Data supplied ▸
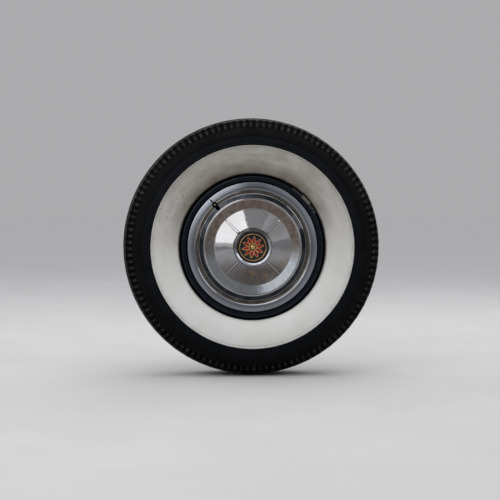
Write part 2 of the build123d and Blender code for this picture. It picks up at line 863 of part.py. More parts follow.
# Wheel cover: one pressed sheet from its centre seat to the edge inside the rim's lip
seat_y = -106.5
cone_top_y = -112.5
hub_slope = 7.0
flange_face = -rim_half - rim_sheet
cone_foot_inset = 81.6
cone_foot_y = -92.5
rim_steps = [
    (56.1, -102.5),
    (49.6, -101),
    (46.6, -80.5),
    (42.1, -80.5),
    (39.9, -92.5),
    (35.1, -92.5),
    (31.1, -86),
    (26.6, -87.5),
    (23.1, -94.2),
    (4.1, -90.2),
]
cone_foot_r = cover_edge_r - cone_foot_inset
cover_points = [
    (0, seat_y),
    (cover_hub_r - hub_slope, seat_y),
    (cover_hub_r, cone_top_y),
    (cone_foot_r, cone_foot_y),
    *[(cover_edge_r - inset, y) for inset, y in rim_steps],
    (cover_edge_r, flange_face - seat_gap - 0.5),
]
cover_radii = [2.5, 2.2, 3, 3.5, 2.6, 2, 2, 1.8, 1.8, 2, 2, 2, 2.4]


def cone_at(r, proud):
    """A point of the cone's line, moved out along the axle."""
    fall = (cone_foot_y - cone_top_y) * (r - cover_hub_r) / (cone_foot_r - cover_hub_r)
    return (r, cone_top_y + fall - proud)


rib_from = cover_hub_r + rib_margin
rib_to = cone_foot_r - rib_margin

with BuildPart() as cover_ribs:
    with BuildSketch(turning):
        with BuildLine():
            Polyline(
                cone_at(rib_from, -cover_sheet / 2),
                cone_at(rib_from, rib_height),
                cone_at(rib_to, rib_height),
                cone_at(rib_to, -cover_sheet / 2),
                close=True,
            )
        make_face()
    revolve(axis=axle)
    with BuildSketch(across_axle(cone_foot_y + cover_sheet)):
        with PolarLocations(0, rib_count, start_angle=rib_angle):
            Polygon(
                (rib_from, -rib_wide / 2),
                (rib_to, -rib_narrow / 2),
                (rib_to, rib_narrow / 2),
                (rib_from, rib_wide / 2),
                align=None,
            )
    extrude(amount=2 * (cone_foot_y - cone_top_y), mode=Mode.INTERSECT)

with BuildPart() as wheel_cover:
    with BuildSketch(turning):
        with BuildLine():
            FilletPolyline(*cover_points, radius=cover_radii)
            offset(amount=cover_sheet, side=Side.LEFT)
        make_face()
    revolve(axis=axle)
    add(cover_ribs.part)
    with BuildSketch(across_axle(flange_face + slot_depth)):
        with PolarLocations(valve_r + (slot_out - slot_in) / 2, 1, start_angle=valve_angle):
            SlotOverall(slot_in + slot_out, slot_width)
        with PolarLocations(valve_r + (slot_out + slit_out) / 2, 1, start_angle=valve_angle):
            SlotOverall(slit_out - slot_out + slit_width, slit_width)
    extrude(amount=4 * slot_depth, mode=Mode.SUBTRACT)
wheel_cover.part.label = "wheel_cover"
export_step(wheel_cover.part, "parts/wheel_cover.step")

# Spring ring that grips the rim's seat and carries the cover by its edge
ring_sheet = 1.0
ring_bend_y = flange_face + 9

with BuildPart() as cover_ring:
    with BuildSketch(turning):
        with BuildLine():
            FilletPolyline(
                (cover_edge_r - 4.5, flange_face - 5.5),
                (seat_at(ring_bend_y) - rim_sheet - 4 * seat_gap, ring_bend_y),
                (seat_at(toe_y) - rim_sheet - seat_gap, toe_y),
                radius=4,
            )
            offset(amount=ring_sheet, side=Side.LEFT)
        make_face()
    revolve(axis=axle)
cover_ring.part.label = "cover_ring"
export_step(cover_ring.part, "parts/cover_ring.step")

# Bezel ring and medallion at the centre of the cover
bezel_y = -117.0

with BuildPart() as medallion_bezel:
    with BuildSketch(turning):
        with BuildLine():
            Polyline(
                (medallion_r + 0.5, seat_y - seat_gap),
                (medallion_r + 0.5, bezel_y + 2),
                (medallion_r + 3, bezel_y),
                (bezel_r - 5, bezel_y + 0.5),
                (bezel_r - 1, cone_top_y - 1.5),
                (bezel_r, cone_top_y - seat_gap),
                (cover_hub_r - hub_slope - seat_gap, seat_y - seat_gap),
                close=True,
            )
        make_face()
    revolve(axis=axle)
medallion_bezel.part.label = "medallion_bezel"
export_step(medallion_bezel.part, "parts/medallion_bezel.step")

medallion_dome = 2.5
dome_r = (medallion_r**2 + medallion_dome**2) / (2 * medallion_dome)
medallion_rim_y = bezel_y + 3


def dome_at(r):
    """A point of the medallion's face."""
    return (r, medallion_rim_y - medallion_dome + dome_r - sqrt(dome_r**2 - r**2))


with BuildPart() as medallion:
    with BuildSketch(turning):
        with BuildLine():
            Polyline(
                dome_at(0),
                (0, seat_y - seat_gap),
                (medallion_r, seat_y - seat_gap),
                dome_at(medallion_r),
            )
            ThreePointArc(dome_at(medallion_r), dome_at(medallion_r / 2), dome_at(0))
        make_face()
    revolve(axis=axle)
medallion.part.label = "medallion"
export_step(medallion.part, "parts/medallion.step")

# Valve: a rubber stem from the rim's hole to the cover's slot, with a brass tip
tip_length = 9.0
tip_r = 3.0
stem_r = 4.2
collar_from = 4.0
collar_height = 5.0
collar_r = 7.5

with BuildPart() as valve_stem:
    with BuildSketch(valve_plane.offset(-collar_from)):
        Circle(valve_hole_r - seat_gap)
    extrude(amount=2 * collar_from)
    with BuildSketch(valve_plane.offset(collar_from)):
        Circle(collar_r)
    extrude(amount=collar_height)
    with BuildSketch(valve_plane.offset(collar_from + collar_height)):
        Circle(stem_r)
    extrude(amount=valve_length - tip_length - collar_from - collar_height)
valve_stem.part.label = "valve_stem"
export_step(valve_stem.part, "parts/valve_stem.step")

with BuildPart() as valve_tip:
    with BuildSketch(valve_plane.offset(valve_length - tip_length)):
        Circle(tip_r)
    extrude(amount=tip_length)
valve_tip.part.label = "valve_tip"
export_step(valve_tip.part, "parts/valve_tip.step")

# Balance weight on the rim's lip, and the spring clip that hooks over it
weight_spoke = spoke_plane(weight_start)
clip_spoke = spoke_plane(clip_start)
lip_face = -rim_lip_half
weight_face = lip_face - weight_height
weight_foot_r = rim_lip_r - weight_inset
weight_top_r = rim_lip_r + weight_proud

with BuildPart() as balance_weight:
    with BuildSketch(weight_spoke):
        with BuildLine():
            Polyline(
                (weight_foot_r, lip_face - seat_gap),
                (weight_foot_r, weight_face + weight_bevel),
                (weight_foot_r + weight_bevel, weight_face),
                (weight_top_r - weight_bevel, weight_face),
                (weight_top_r, weight_face + weight_bevel),
                (weight_top_r, lip_face - seat_gap),
                close=True,
            )
        make_face()
    revolve(axis=axle, revolution_arc=-weight_sweep)
balance_weight.part.label = "balance_weight"
export_step(balance_weight.part, "parts/balance_weight.step")

with BuildPart() as weight_clip:
    with BuildSketch(clip_spoke):
        with BuildLine():
            FilletPolyline(
                (weight_foot_r + weight_bevel / 2, weight_face - seat_gap),
                (weight_top_r + seat_gap, weight_face - seat_gap),
                (weight_top_r + seat_gap, lip_face + clip_hook),
                (rim_lip_r + seat_gap, lip_face + 2 * clip_hook),
                radius=clip_bend_r,
            )
            offset(amount=clip_sheet, side=Side.RIGHT)
        make_face()
    revolve(axis=axle, revolution_arc=-clip_sweep)
weight_clip.part.label = "weight_clip"
export_step(weight_clip.part, "parts/weight_clip.step")
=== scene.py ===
import json
from math import asin, atan2, cos, degrees, hypot, pi, radians, sin, sqrt, tan

import bmesh
import bpy
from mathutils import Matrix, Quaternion, Vector


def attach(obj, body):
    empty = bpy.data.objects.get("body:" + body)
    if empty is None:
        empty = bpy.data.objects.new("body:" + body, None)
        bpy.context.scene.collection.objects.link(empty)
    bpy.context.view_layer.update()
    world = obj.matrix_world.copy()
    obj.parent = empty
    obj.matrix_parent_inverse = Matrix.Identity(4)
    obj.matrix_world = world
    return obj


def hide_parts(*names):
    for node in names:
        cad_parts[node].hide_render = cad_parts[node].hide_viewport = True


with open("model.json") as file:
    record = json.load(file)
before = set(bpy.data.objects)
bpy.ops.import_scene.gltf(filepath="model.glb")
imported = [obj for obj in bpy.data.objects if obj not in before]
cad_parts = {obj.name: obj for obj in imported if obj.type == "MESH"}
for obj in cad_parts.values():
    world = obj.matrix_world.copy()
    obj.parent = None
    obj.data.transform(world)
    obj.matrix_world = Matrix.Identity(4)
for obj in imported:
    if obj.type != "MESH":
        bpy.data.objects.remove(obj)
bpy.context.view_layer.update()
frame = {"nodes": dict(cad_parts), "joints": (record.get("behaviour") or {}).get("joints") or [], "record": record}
nodes = frame["nodes"]

# The wheel's centre, and the sizes that the scene's own pieces share with the solids, in millimetres.
# r is a distance from the axle; y is 0 in the wheel's middle plane and negative towards the camera.
spin = next(joint for joint in frame["joints"] if joint["name"] == "wheel_spin")
centre = Vector(spin["pos_m"])
MM = 0.001

tyre_r = 383.0
tyre_half = 109.0
crown_drop = 10.0
tread_half = 70.0
shoulder_r = 345.0
shoulder_half = 91.8
bead_r = 213.5
bead_half = 85.4
widest_r = (bead_r + shoulder_r) / 2 + 4.7
seam_r = 326.0
white_inner_r = 216.0
white_outer_r = 299.0
white_depth = 2.2
rim_half = 76.2
rim_seat_r = 190.2
seat_inner_r = 187.9
seat_from = -50.0
lug_count = 120

# The cover's cone, and half the width of its ribs, which are narrower by the taper at the cone's outer edge
cone_inner_r, cone_outer_r = 57, 113
rib_half, rib_taper = 3.8, 1.6

# Zones of the cover that its material tells apart, as distances from the axle in metres
cone_zone = (0.0570, 0.1135)
bevel_zone = (0.1128, 0.1402)
flank_zone = (0.1438, 0.1574)
valley_zone = (0.1590, 0.1668)
satin_zone = (0.1705, 0.1915)


# ---- mesh helpers ----

def wheel_point(r, y, angle):
    """Point at that radius and angle round the axle; y is the distance from the wheel's middle plane."""
    return centre + Vector((r * cos(angle), y, r * sin(angle))) * MM


def make_piece(name, body, slot, verts, faces, sharp, finish=None):
    """Smooth-shaded piece in the slot's material or another finish; edges over sharp degrees stay hard."""
    mesh = bpy.data.meshes.new(name)
    mesh.from_pydata(verts, [], faces)
    mesh.update()
    shaped = bmesh.new()
    shaped.from_mesh(mesh)
    bmesh.ops.recalc_face_normals(shaped, faces=shaped.faces)
    for face in shaped.faces:
        face.smooth = True
    for edge in shaped.edges:
        if edge.calc_face_angle(0.0) > radians(sharp):
            edge.smooth = False
    shaped.to_mesh(mesh)
    shaped.free()
    piece = bpy.data.objects.new(name, mesh)
    bpy.context.scene.collection.objects.link(piece)
    mesh.materials.append(materials[finish or slot])
    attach(piece, body)
    return piece


def ring_faces(columns, rows):
    """Faces of a closed outline of that many rows, carried round the axle in that many columns."""
    faces = []
    for col in range(columns):
        after = (col + 1) % columns
        for row in range(rows):
            under = (row + 1) % rows
            faces.append((col * rows + row, after * rows + row, after * rows + under, col * rows + under))
    return faces


def lathe(name, body, slot, profile, columns, sharp, finish=None):
    """Closed (r, y) outline turned round the axle."""
    verts = []
    for col in range(columns):
        angle = 2 * pi * col / columns
        verts += [wheel_point(r, y, angle) for r, y in profile]
    return make_piece(name, body, slot, verts, ring_faces(columns, len(profile)), sharp, finish)


def turn_between(start, end):
    """Signed angle from one flat vector to the other."""
    return atan2(start.x * end.y - start.y * end.x, start.dot(end))


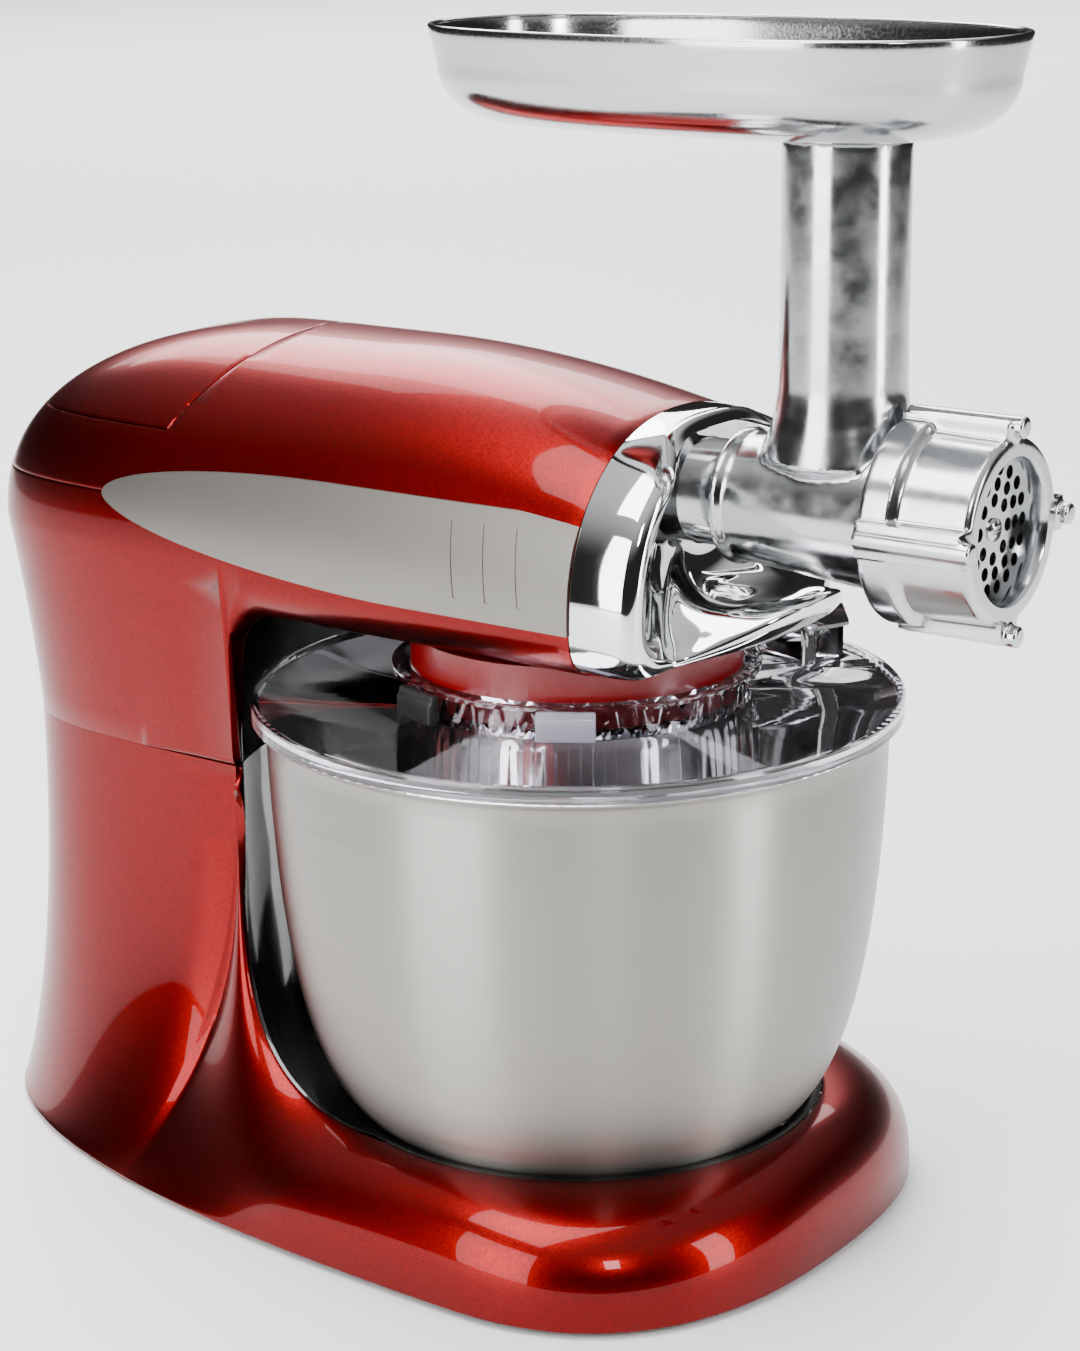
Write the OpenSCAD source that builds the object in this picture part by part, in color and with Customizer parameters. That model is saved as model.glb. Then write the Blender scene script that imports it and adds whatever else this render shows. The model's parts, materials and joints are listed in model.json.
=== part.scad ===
// Stand mixer with a tilting head, a stainless bowl, a clear splash guard and a meat grinder on the front
// drive. Millimetres, +Z up. The front of the mixer looks along -Y, and it stands on Z = 0.

/* [Body] */
// Width of the foot beside the bowl's recess
foot_side = 26; // [20:1:32]
// Width of the foot in front of the bowl's recess
foot_nose = 24; // [18:1:30]
// Height of the rim round the bowl recess
foot_h = 43; // [38:1:50]
// Height of the seam between the base and the head
seam_z = 165; // [158:1:172]
// Half width of the column at the seam
column_half_w = 64; // [58:1:68]
// Wall of the plastic shells
wall = 3; // [2:0.25:3.75]

/* [Head] */
// Half width of the head
head_half_w = 70; // [66:1:76]
// Height of the head's underside
head_bottom_z = 225; // [222:1:230]
// Height of the head's top
head_top_z = 326; // [318:1:340]
// Reach of the head shells in front of the bowl's axis
head_front = 46; // [42:1:50]
// How far the chrome front cap reaches past the head shells
cap_reach = 64; // [58:1:70]
// Angle that the head tips back
tilt_max = 35; // [20:1:40]

/* [Bowl] */
// Radius of the bowl's wall at the top
bowl_r = 116.6; // [96:0.2:124]
// Height of the bowl's rim above the counter
bowl_rim_z = 193; // [180:1:194]
// Thickness of the bowl's steel
bowl_wall = 1; // [0.6:0.1:1.4]

/* [Splash guard] */
// Thickness of the splash guard
lid_wall = 2.4; // [1.6:0.2:3]

/* [Drive] */
// Radius of the collar under the head
skirt_r = 62; // [58:1:64]
// Distance of the tool shaft from the bowl's axis
tool_offset = 32; // [30:1:36]
// Radius of the tool shaft
tool_r = 6; // [5:0.5:8]
// Radius of the main drive shafts
shaft_r = 6; // [5:0.5:7]
// Height of the front drive's axis
port_z = 282; // [276:1:290]

/* [Grinder] */
// Inner radius of the grinder's barrel
barrel_r = 19.5; // [17:0.5:21]
// Distance of the feed tube in front of the bowl's axis
tube_front = 112; // [108:1:116]
// Outer radius of the feed tube
tube_r = 22; // [19:0.5:26]
// Height of the tray's floor
tray_z = 409; // [380:1:440]
// Depth of the tray
tray_depth = 34.5; // [28:0.5:44]
// Half length of the tray's rim, front to back
tray_half_l = 110; // [100:1:132]
// Half width of the tray's rim
tray_half_w = 60; // [52:1:72]
// Front face of the ring nut, in front of the bowl's axis
nut_front = 178; // [174:1:184]
// Radius of the holes in the hole plate
plate_hole_r = 2.4; // [1.5:0.1:3]

/* [Controls] */
// Radius of the speed knob
knob_r = 22; // [18:0.5:25]
// Radius of the release button
button_r = 9; // [7:0.5:11]

/* [Hidden] */
$fn = 96;

// Clearances
run = 0.05;      // radial, a shaft that turns in its bore
gap = 0.4;       // between pieces that only lie near each other
seam = 0.3;      // between two casings that meet at a seam

// Sizes that follow from the bowl's, from the middle of the mixer outwards
rim_bead = 2.4;                       // radius of the bowl's rolled rim
lid_r = bowl_r + rim_bead + 3;        // splash guard
column_front_r = lid_r + 8;           // hollow front of the column
stator_r = 41;
motor_back = column_front_r + stator_r + 7;
head_rear = motor_back + stator_r + 37;
foot_rear = head_rear + 12;
ridge_r = bowl_r - 22.6;              // edge of the recess round the bowl
bowl_foot_r = bowl_r - 56.6;          // the bowl's foot ring
foot_half_w = ridge_r + foot_side;
foot_front = ridge_r + foot_nose;
knob_tip = 4;                         // how far the ring nut's knobs stand out
bowl_axis_back = (foot_rear - nut_front - knob_tip) / 2;

// Foot and column
foot_back_n = 2.5;                    // squareness of the foot's outline behind
foot_front_n = 2.5;                   // and in front
foot_mid = 20;                        // its widest place, in front of the bowl's axis
column_n = 4;                         // squareness of the column's outline
column_mid = sqrt(pow(column_front_r, 2) - pow(column_half_w, 2)) + 2; // its straight sides end here
column_rear = head_rear - 10;         // reach of the column at the seam
foot_lift = 1.5;                      // gap between the foot's edge and the counter
hinge_pin_r = 3;
knuckle_r = 5;
hinge_y = column_rear - wall - knuckle_r - 3;
hinge_z = seam_z;
liner_t = 2.5;                        // wall of the black liners
recess_r = ridge_r - wall - seam - liner_t;
recess_floor = 23;

// Head
head_side_z = 246;                    // where the head is widest
head_n = 2.2;                         // roundness of the top
head_edge = 15;                       // round along the lower edge
corner_steps = [17, 11, 6, 3.2, 2, 0]; // places round the corner between the head and the column
crown_y = 75;                         // the top falls from here to the front
crown_fall = 14.5;
tail_y = column_mid + 3;               // and from here to the rear
split_z = 266;                        // seam between the lower and the upper shell
cover_z = 292;                        // lower edge of the rear cover
cover_y = motor_back + 16;            // middle of the rear cover's round front edge
cover_r = 76;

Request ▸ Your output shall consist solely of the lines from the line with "revolve(axis=axle, revolution_arc=-clip_sweep)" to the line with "bpy.context.scene.collection.objects.link(empty)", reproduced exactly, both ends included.

Response to the exercise ▸
    revolve(axis=axle, revolution_arc=-clip_sweep)
weight_clip.part.label = "weight_clip"
export_step(weight_clip.part, "parts/weight_clip.step")
=== scene.py ===
import json
from math import asin, atan2, cos, degrees, hypot, pi, radians, sin, sqrt, tan

import bmesh
import bpy
from mathutils import Matrix, Quaternion, Vector


def attach(obj, body):
    empty = bpy.data.objects.get("body:" + body)
    if empty is None:
        empty = bpy.data.objects.new("body:" + body, None)
        bpy.context.scene.collection.objects.link(empty)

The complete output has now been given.